In one case, a tremor sent a motorcyclist crashing into a bridge. Luckily, the man survived but he sustained serious injuries. Strange as this may seem and given the nature of the constructions that abound in Guyana, no building has been known to collapse during tremor. The same cannot be said about the effect of high winds.
From time to time there would be squalls as the Atlantic winds collide with winds that roar along the tropical intercontinental zone. These are usually accompanied by rain. Strongly build buildings invariably survive but there are those that have been around for so long that even the tilts on which they stand become unstable.
So it was that when high winds lashed coastal Guyana on Saturday at least four came crashing down with the occupants inside. All of them were sited on the lower East Coast Demerara and were owned by people who probably never saw the need for maintenance over the more than eighty years they had been standing.
This is a remarkable contradiction when one considers that the government is always boasting about its housing programme.

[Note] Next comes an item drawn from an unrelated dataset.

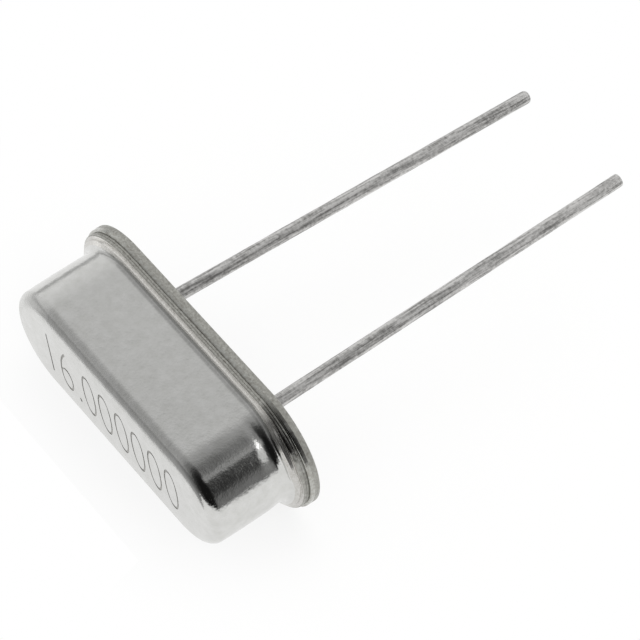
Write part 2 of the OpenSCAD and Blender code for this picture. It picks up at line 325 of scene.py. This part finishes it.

Indeed the government has distributed thousands of house lots and has supervised the construction of thousands of new homes. It caused the commercial banks to make loans available at reasonable rates but then again, this was only for the construction of new homes.
Therefore, those who had existing homes were left to their own devices. They would have had to seek loans under terms they would have worked out with the banks. Then there would have been the problem of many rural properties being what Guyanese call ‘children property’. These are property left by parents who failed to leave a will—who died intestate.
All too often these are left to collapse because each child refuses to knock a nail on the grounds that each is not an individual owner of the property. There are many of these in the villages. Three of them collapsed in the heavy winds over the weekend.
Such incidences highlight one of the shortcomings of national life. Most of the people who inhabit the houses that collapse are at the lower end of the economic ladder. They may have relatives who reside overseas and who could actually help rehabilitate the residence. But selfishness has crept into the family relationship.
As should have been expected the homeowners who have nothing left but rubble now want the wider society to help. We must wonder at how these people managed to feed themselves if they could not afford a nail for the proverbial barn door. But these are the people who would have constructed a temporary homestead if the need had arisen. In fact, following the collapse of the house there is such a need at this time.
In the city, the municipality once had a campaign that identified derelict buildings. The people conducting the campaign often had to get the Ministry of Social Services to move the occupants, particularly young children. We have never seen these people living on the streets.
The village councils should all have a similar programme through which they would identify the derelict buildings, some of which collapsed over the weekend. The occupants, having been forced to move, would have made alternative housing accommodation.
The reality is that once people are comfortable they do not look far for added comforts. At the same time, people on the outside would argue that the occupants are so poor that they can spare nothing for repairs. But new constructions could come crashing down also. There have been some slipshod work and we could very well see some new structures toppling.